Grammatically, Ada saudara-mara di kalangan tetamu yang tiba awal… is possible, but:
- It sounds a bit heavier and slightly less natural in this context.
- It can introduce minor ambiguity about whether “di kalangan tetamu” modifies saudara-mara or yang tiba awal.
The original:
- Di kalangan tetamu, ada saudara-mara yang tiba awal…
- First sets the scope (“among the guests”).
- Then states what exists in that group (“there are relatives who arrived early”).
Fronting Di kalangan tetamu is a very common way to set the scene or context in Malay. It’s stylistically smooth and clear.
The comma after tetamu is not strictly grammatically required, but it is:
- Very helpful to mark a pause and separate the prepositional phrase (Di kalangan tetamu) from the main clause (ada saudara-mara…).

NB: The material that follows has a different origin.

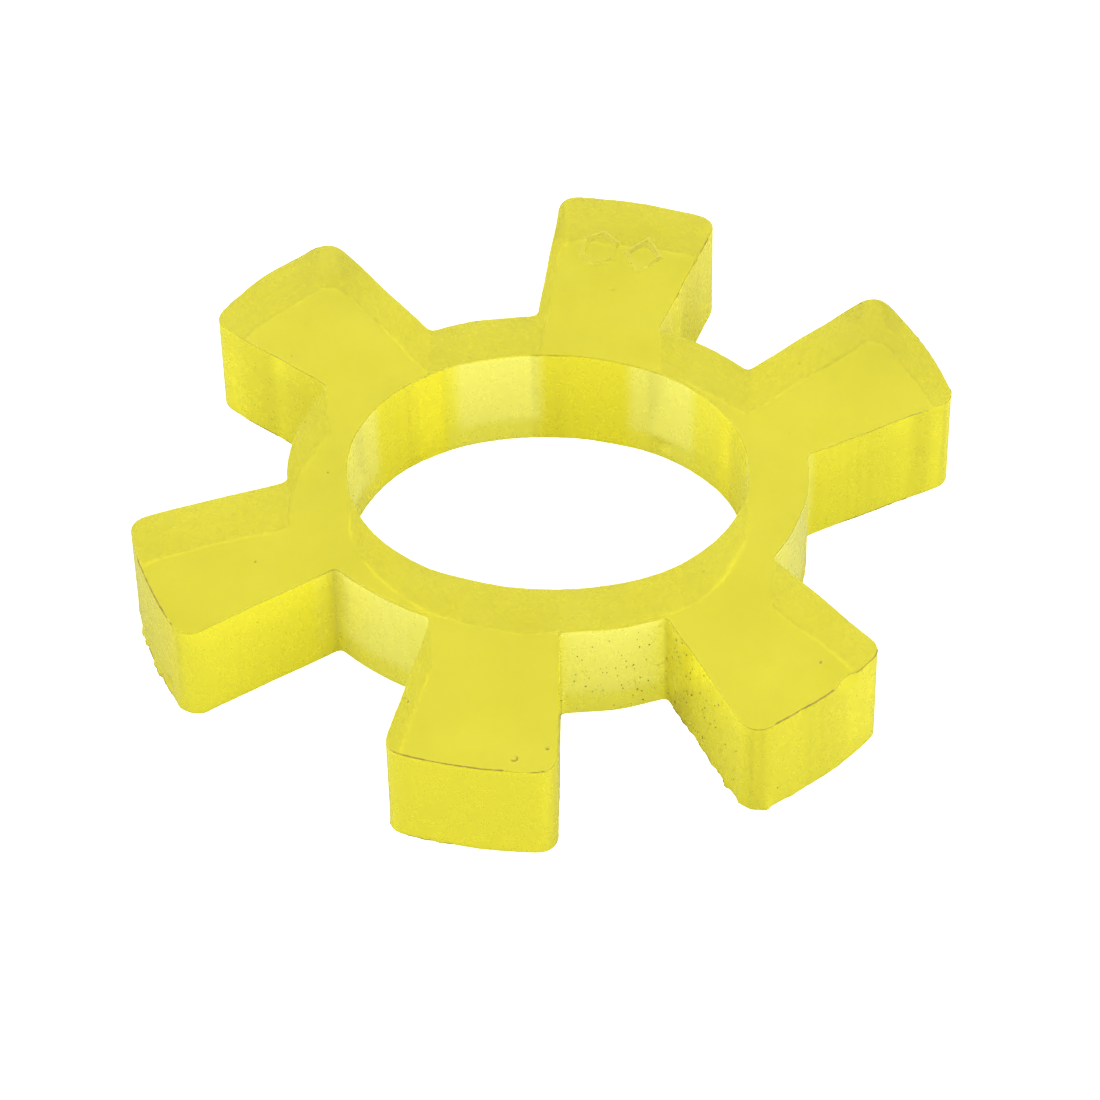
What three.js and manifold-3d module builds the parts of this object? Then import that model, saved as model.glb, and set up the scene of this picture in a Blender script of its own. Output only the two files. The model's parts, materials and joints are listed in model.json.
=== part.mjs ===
// Elastomer spider of a jaw coupling: one cast polyurethane star that lies between the two hubs.
// A slightly oval ring carries six legs, and each leg takes the load of one hub jaw on each flank.
// Millimetres, +Z up. The underside is at z = 0, the marked leg points along +Y, and the
// origin is the middle of the underside of the bounding box.

import * as THREE from 'three';
import { mergeVertices } from 'three/addons/utils/BufferGeometryUtils.js';
import Module from 'manifold-3d';

const wasm = await Module();
wasm.setup();

// Driving dimensions
const TIP_RADIUS = 28;            // the leg tips lie on a circle of 56 mm diameter
const THICKNESS = 8;              // ring and legs are the same height
const RING_OUTER_RADIUS = 16.45;  // mean radius of the ring's outer wall, between the legs
const RING_INNER_RADIUS = 12.4;   // mean radius of the central hole
const RING_OVAL = 1.25;           // how far the relaxed ring stands out along its long axis
const RING_LONG_AXIS = 9;         // direction of that long axis, degrees from +X
const FIRST_LEG_ANGLE = 90;       // the marked leg, degrees from +X
const LEG_ROOT_RADIUS = 15;       // each leg swings about this point in the middle of the ring wall
const LEG_ROOT_HALF_WIDTH = 4.3;  // half the leg's width there
const LEG_ROOT_DEPTH = 1;         // each leg starts this far inside that point
const FLANK_TAPER = 7;            // each flank opens outwards by this many degrees
const TIP_CORNER_RADIUS = 1.3;    // the upright corners at the leg tips

// Each leg of the relaxed casting is a little out of true
const LEG_LEAN = [-1, 17, -13.5, 6, 9, -2.5];           // off its radius, degrees
const LEG_STRETCH = [-0.3, 0.7, -0.3, -0.6, 0.5, 0];    // past the tip circle

// The raised mould mark on the marked leg: a hexagon outline beside a diamond outline
const MARK_HEIGHT = 0.25;
const MARK_LINE = 0.4;
const MARK_HALF_WIDTH = 1.4;
const MARK_STRETCH = 1.35;        // each sign is this much taller than wide
const MARK_OFFSET = 1.6;          // each sign stands this far to one side of the leg's middle
const MARK_RADIUS = 22.3;

// Facets
const RING_STEPS = 144;
const ARC_STEPS = 10;

const MARK_SINK = 0.5;            // how far the mark's walls reach down into the leg
const HEXAGON_CORNERS = 6;
const DIAMOND_CORNERS = 4;
const WELD_DISTANCE = 1e-5;       // points closer than this are one point
const POLYURETHANE = { color: 0xe8e02a, roughness: 0.35, metalness: 0.0 };

const radians = THREE.MathUtils.degToRad;

/** Turns a closed geometry into a manifold solid. */
function solid(geometry) {
  const plain = geometry.clone();
  plain.deleteAttribute('normal');
  plain.deleteAttribute('uv');
  const merged = mergeVertices(plain, WELD_DISTANCE);
  return new wasm.Manifold(new wasm.Mesh({
    numProp: 3,
    vertProperties: merged.attributes.position.array,
    triVerts: Uint32Array.from(merged.index.array),
  }));
}

/** Turns a manifold solid back into a geometry. */
function geometryOf(manifold) {
  const mesh = manifold.getMesh();
  const geometry = new THREE.BufferGeometry();
  geometry.setAttribute('position', new THREE.BufferAttribute(mesh.vertProperties, 3));
  geometry.setIndex(new THREE.BufferAttribute(mesh.triVerts, 1));
  geometry.computeVertexNormals();
  return geometry;
}

/** Extrudes a flat shape upwards from z = 0. */
function plate(shape, height) {
  return new THREE.ExtrudeGeometry(shape, {
    depth: height,
    bevelEnabled: false,
    curveSegments: ARC_STEPS,
  });
}

/** Points of the ring's oval wall: a circle that stands out twice per turn. */
function ovalPoints(radius) {
  return Array.from({ length: RING_STEPS }, (_, step) => {
    const angle = (step / RING_STEPS) * 2 * Math.PI;
    const reach = radius + RING_OVAL * Math.cos(2 * (angle - radians(RING_LONG_AXIS)));
    return new THREE.Vector2(reach * Math.cos(angle), reach * Math.sin(angle));
  });
}

/** The ring between the two oval walls. */
function ring() {
  const outline = new THREE.Shape(ovalPoints(RING_OUTER_RADIUS));
  outline.holes.push(new THREE.Path(ovalPoints(RING_INNER_RADIUS)));
  return solid(plate(outline, THICKNESS));
}

/** Where one flank's line, moved inwards by inset, meets a circle about the ring's centre. */
function flankMeetsCircle(root, side, inset, radius) {
  const taper = radians(FLANK_TAPER);
  const along = new THREE.Vector2(Math.cos(taper), side * Math.sin(taper));
  const inward = new THREE.Vector2(along.y, -along.x).multiplyScalar(side);
  const start = new THREE.Vector2(root.x, root.y + side * LEG_ROOT_HALF_WIDTH)
    .addScaledVector(inward, inset);
  const reach = start.dot(along);
  const distance = Math.sqrt(reach * reach + radius * radius - start.lengthSq()) - reach;
  return start.addScaledVector(along, distance);
}

/** Outline of one leg, lying along +X with the ring's centre at the origin. */
function legOutline(lean, tipRadius) {
  const root = new THREE.Vector2(LEG_ROOT_RADIUS * Math.cos(lean), -LEG_ROOT_RADIUS * Math.sin(lean));
  const taper = radians(FLANK_TAPER);
  const cornerCircle = tipRadius - TIP_CORNER_RADIUS;
  const right = flankMeetsCircle(root, -1, TIP_CORNER_RADIUS, cornerCircle);
  const left = flankMeetsCircle(root, 1, TIP_CORNER_RADIUS, cornerCircle);
  const rightFlankNormal = -Math.PI / 2 - taper;
  const leftFlankNormal = Math.PI / 2 + taper;
  const outline = new THREE.Shape();
  outline.moveTo(root.x, root.y + LEG_ROOT_HALF_WIDTH);
  outline.lineTo(root.x - LEG_ROOT_DEPTH, root.y + LEG_ROOT_HALF_WIDTH);
  outline.lineTo(root.x - LEG_ROOT_DEPTH, root.y - LEG_ROOT_HALF_WIDTH);
  outline.lineTo(root.x, root.y - LEG_ROOT_HALF_WIDTH);
  outline.absarc(right.x, right.y, TIP_CORNER_RADIUS, rightFlankNormal, right.angle() - 2 * Math.PI, false);
  outline.absarc(0, 0, tipRadius, right.angle() - 2 * Math.PI, left.angle(), false);
  outline.absarc(left.x, left.y, TIP_CORNER_RADIUS, left.angle(), leftFlankNormal, false);
  outline.closePath();
  return outline;
}

/** One leg, turned to its place around the ring. */
function leg(index) {
  const lean = radians(LEG_LEAN[index]);
  const heading = radians(FIRST_LEG_ANGLE - (index * 360) / LEG_LEAN.length) + lean;
  const geometry = plate(legOutline(lean, TIP_RADIUS + LEG_STRETCH[index]), THICKNESS);
  geometry.rotateZ(heading);
  return solid(geometry);
}

/** A raised outline of a regular polygon, standing on the top face of the marked leg. */
function markOutline(corners, turn, offset) {
  const polygon = (halfWidth) => Array.from({ length: corners }, (_, corner) => {
    const angle = turn + (corner / corners) * 2 * Math.PI;
    return new THREE.Vector2(halfWidth * Math.cos(angle), MARK_STRETCH * halfWidth * Math.sin(angle));
  });
  const outline = new THREE.Shape(polygon(MARK_HALF_WIDTH));
  outline.holes.push(new THREE.Path(polygon(MARK_HALF_WIDTH - MARK_LINE)));
  const geometry = plate(outline, MARK_SINK + MARK_HEIGHT);
  geometry.translate(offset, MARK_RADIUS, THICKNESS - MARK_SINK);
  return solid(geometry);
}

/** The mould mark, two plain signs side by side across the marked leg. */
function mouldMark() {
  const hexagon = markOutline(HEXAGON_CORNERS, Math.PI / HEXAGON_CORNERS, -MARK_OFFSET);
  const diamond = markOutline(DIAMOND_CORNERS, 0, MARK_OFFSET);
  return hexagon.add(diamond);
}

/** The whole star: ring, legs and mark joined into the single casting. */
function spiderGeometry() {
  const star = LEG_LEAN.reduce((body, _, index) => body.add(leg(index)), ring());
  const geometry = geometryOf(star.add(mouldMark()));
  geometry.computeBoundingBox();
  const middle = geometry.boundingBox.getCenter(new THREE.Vector3());
  return geometry.translate(-middle.x, -middle.y, 0);
}

const spider = new THREE.Mesh(spiderGeometry(), new THREE.MeshStandardMaterial(POLYURETHANE));
spider.name = 'spider';

const part = new THREE.Group();
part.add(spider);

export default part;
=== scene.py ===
"""Looks of the spider of a jaw coupling, a star cast in hazy yellow polyurethane.

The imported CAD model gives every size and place. The casting is rebuilt here as one fine mesh
with rounded edges, a slightly uneven poured face, knife marks on its flanks, mould flash and a
raised mould mark, and it is dressed in a translucent, tinted polyurethane.
"""

import json
import logging
import math
from collections.abc import Callable
from dataclasses import dataclass, field
from enum import Enum

import bpy
import numpy as np
from mathutils import Matrix, Vector
from mathutils.geometry import delaunay_2d_cdt


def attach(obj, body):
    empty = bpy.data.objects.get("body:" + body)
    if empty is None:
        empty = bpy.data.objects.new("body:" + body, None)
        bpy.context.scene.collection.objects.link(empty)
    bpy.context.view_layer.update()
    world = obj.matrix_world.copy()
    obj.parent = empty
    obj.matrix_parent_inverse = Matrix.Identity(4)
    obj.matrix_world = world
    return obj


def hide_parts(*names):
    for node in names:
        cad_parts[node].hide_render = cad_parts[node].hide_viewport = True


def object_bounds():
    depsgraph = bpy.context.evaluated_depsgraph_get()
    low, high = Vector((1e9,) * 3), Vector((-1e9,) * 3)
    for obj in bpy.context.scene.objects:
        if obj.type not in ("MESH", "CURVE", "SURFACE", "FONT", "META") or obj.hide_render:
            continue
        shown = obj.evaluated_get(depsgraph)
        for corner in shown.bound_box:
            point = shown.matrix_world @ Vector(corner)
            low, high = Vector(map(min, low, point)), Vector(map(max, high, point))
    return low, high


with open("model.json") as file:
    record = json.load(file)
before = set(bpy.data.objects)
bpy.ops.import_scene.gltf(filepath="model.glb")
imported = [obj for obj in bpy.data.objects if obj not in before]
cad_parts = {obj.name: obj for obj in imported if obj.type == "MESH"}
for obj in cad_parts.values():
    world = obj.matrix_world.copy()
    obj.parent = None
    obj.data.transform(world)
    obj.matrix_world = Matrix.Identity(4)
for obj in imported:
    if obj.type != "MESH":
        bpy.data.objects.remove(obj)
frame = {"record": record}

LOG = logging.getLogger("spider")
CAD_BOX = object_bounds()
MM = 0.001
LEGS = 6
RING_MIDDLE = 15 * MM
BODY = "root"
NODE = "spider"


# What the CAD model and its record say ------------------------------------------------------


@dataclass
class Loop:
    """One closed wall of the casting seen from above, with the material on its left.

    Attributes:
        points: Corner points in metres, one row each.
        normals: Unit vectors that point out of the material, one row each.
        walked: Distance walked along the wall to each point, in metres.
        length: Length of the whole wall, in metres.
    """

    points: np.ndarray
    normals: np.ndarray = field(init=False)
    walked: np.ndarray = field(init=False)
    length: float = field(init=False)

    def __post_init__(self) -> None:
        """Works out the normals and the distances."""
        ahead = np.roll(self.points, -1, axis=0) - self.points
        steps = np.linalg.norm(ahead, axis=1)
        tangents = ahead / steps[:, None]
        joined = tangents + np.roll(tangents, 1, axis=0)
        joined /= np.linalg.norm(joined, axis=1)[:, None]
        self.normals = np.column_stack([joined[:, 1], -joined[:, 0]])
        self.walked = np.concatenate([[0.0], np.cumsum(steps)[:-1]])
        self.length = float(steps.sum())

    def resampled(self, step: float, rounds: int) -> "Loop":
        """Cuts the wall into even steps and softens its corners.

        Args:
            step: Wanted distance between points, in metres.
            rounds: How many times each point moves towards the middle of its neighbours.

        Returns:
            The finer loop.
        """
        closed = np.vstack([self.points, self.points[:1]])
        walked = np.append(self.walked, self.length)
        at = np.linspace(0.0, self.length, round(self.length / step), endpoint=False)
        fine = np.column_stack([np.interp(at, walked, closed[:, axis]) for axis in range(2)])
        for _ in range(rounds):
            fine = 0.5 * fine + 0.25 * (np.roll(fine, 1, axis=0) + np.roll(fine, -1, axis=0))
        return Loop(fine)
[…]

- Stylistically common in writing, mirroring natural speech rhythm.
Without a comma:
- Di kalangan tetamu ada saudara-mara yang tiba awal…
– still grammatically fine, just less visually separated.
With a comma, the structure is clearer:
- Context: Di kalangan tetamu,
- Statement: ada saudara-mara yang tiba awal dan ada yang pulang lewat.
The sentence is in neutral–slightly formal Malay:
- Vocabulary like tiba and pulang leans a bit towards standard/formal usage.
- Structure with di kalangan also feels quite standard.
A more casual spoken version might be:
- Antara tetamu, ada saudara-mara yang datang awal dan ada yang balik lewat.
(Among the guests, some relatives came early and some went home late.)
Or even more colloquial in some regions:
- Antara tetamu tu, ada saudara-mara yang datang awal, ada juga yang balik lewat.
The original sentence is good for written Malay, formal speech, or neutral narrative.